Thanks to their dramatic curvature, the ships really look like they should fall over, but those curves are actually one reason why they don’t.
It’s a delicate question, to say the least: could a $13 billion dollar aircraft carrier that took five years to build, now home to 5,000 people, just suddenly tip over?
I decided to broach the subject after seeing a post on Reddit’s r/Damnthatsinteresting subreddit, which pointed out something not everyone notices: aircraft carriers are “insanely curved,” which makes them look like they’re ready to topple over at any moment. The post tells a story in two pictures: the first shows a sharply curved aircraft carrier prow that narrows to a knifelike point, which to some implies the entire bottom of the ship is knifelike. The second picture shows what a carrier-like ship (here, a U.S. Navy amphibious assault ship) looks like below the waterline.
Tapered hulls may make carriers look unsteady, but there’s more than meets the eye here.
According to the Greek mathematician and inventor Archimedes, any object resting on the surface of water is acted upon by a buoyancy force. The buoyancy force pushes upward, while gravity (which Archimedes did not know about) pushes downward. As a result, if the object is less dense than the liquid it displaces, it will float.

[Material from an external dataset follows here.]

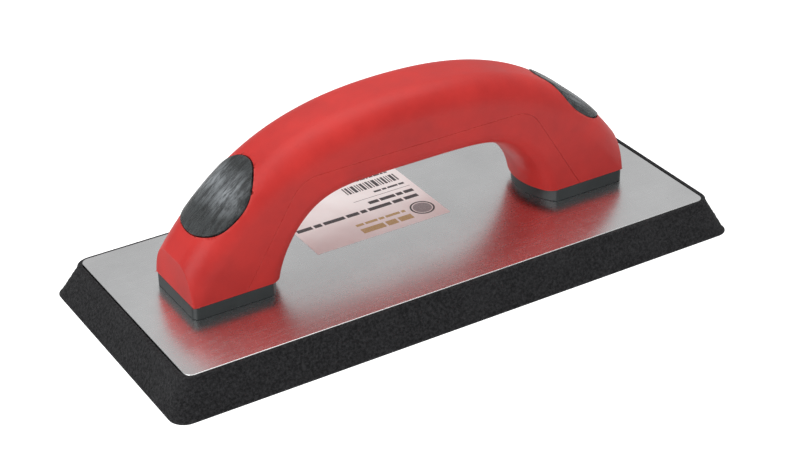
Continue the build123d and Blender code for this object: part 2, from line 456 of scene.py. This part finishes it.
def dress(thing, *materials):
    thing.data.materials.clear()
    for material in materials:
        thing.data.materials.append(material)


cadFinishes = {
    "rubber_pad": padRubber,
    "pad_adhesive": glue,
    "backing_plate": plateAluminium,
    "left_foot_base": blackPlastic,
    "right_foot_base": blackPlastic,
    "grip_underside": redPlastic,
    "grip_shell": redPlastic,
    "left_thumb_insert": thumbRubber,
    "right_thumb_insert": thumbRubber,
    "foot_screws": screwSteel,
    "size_label": paper,
}
for node, material in cadFinishes.items():
    dress(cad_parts[node], material)
print("finishes on the frame")


def finishPiece(piece, name, node, material, angle=35):
    piece.name = name
    dress(piece, material)
    settle(piece)
    bpy.ops.object.shade_smooth_by_angle(angle=radians(angle))
    even = piece.modifiers.new("even", "WEIGHTED_NORMAL")  # stops slim triangles creasing the shine
    even.keep_sharp = True
    applyAll(piece)
    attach(piece, "root")
    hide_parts(node)
    return piece


def pickEdges(piece, wanted):  # in edit mode, leaves only the wanted edges selected
    bpy.ops.mesh.select_mode(type="EDGE")
    bpy.ops.mesh.select_all(action="DESELECT")
    bpy.ops.object.mode_set(mode="OBJECT")
    points = piece.data.vertices
    for edge in piece.data.edges:
        edge.select = wanted(*[points[index].co for index in edge.vertices])
    bpy.ops.object.mode_set(mode="EDIT")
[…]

That’s essentially how ships stay afloat. Aircraft carriers, and most other ships, also have sharp prows, the front part of a ship above the waterline. (The front end of ships, in general, is known as the “bow.”) The flat nature of the flight deck, which gives aircraft carriers the nickname “flat tops,” accentuates the sharpness of the prow, making the ship look unstable.
The problem is that you miss quite a lot simply looking at a carrier floating in the water. It may have a knifelike bow, which helps reduce wind resistance and aerodynamic drag, but below the water line, the hull spreads out and is actually quite wide. A Nimitz-class aircraft carrier, for example, is 134 feet wide at its widest at the waterline; this prevents the buoyancy force from pushing on one side or the other from below and flipping the ship over.
Fast and Bulbous
Another part of the post shows what is known in naval architecture as the bulbous bow. Traditionally, ship designers assumed that a knife-like bow below the waterline reduced drag, allowing ships to effectively cut through water. This, in turn, made for faster ships and greater fuel savings.
In the early 20th century, ship designers began experimenting with a so-called “bulbous bow” concept. An object moving on the surface of the water produces a wave at its bow that increases drag. While the bulb looked like it would make ships slower, increasing drag as it plowed through the nearby water, it actually reduced drag. A bulbous bow creates a second wave that effectively cancels out the first, making the bow even more hydrodynamically efficient.
Starting in the 1920s, shipyards built passenger ships with large, bulb-like protrusions below the waterline. One of the most famous ships with a bulbous bow was the Imperial Japanese Navy battleship Yamato, the largest battleship of all time. Yamato’s bulbous bow stuck out 10 feet, giving her an extraordinary top speed of 28 knots.
U.S. Navy aircraft carriers have been built with bulbous bows since the USS Ronald Reagan. Bulbous bows are standard on the latest Ford-class carriers, including USS Gerald R. Ford, and will be features of the future carriers John F. Kennedy, Enterprise, and Doris Miller. They are also standard on the Wasp and America-class amphibious assault ships, and the Arleigh Burke and Zumwalt-class destroyers.
A tremendous amount of naval know-how goes into every aircraft carrier, and not all of it is visible when the ship is in the water. An aircraft carrier is probably the ship least likely in the fleet to flip over, or “turn turtle” as it’s known in the Navy. That is, until the shooting starts.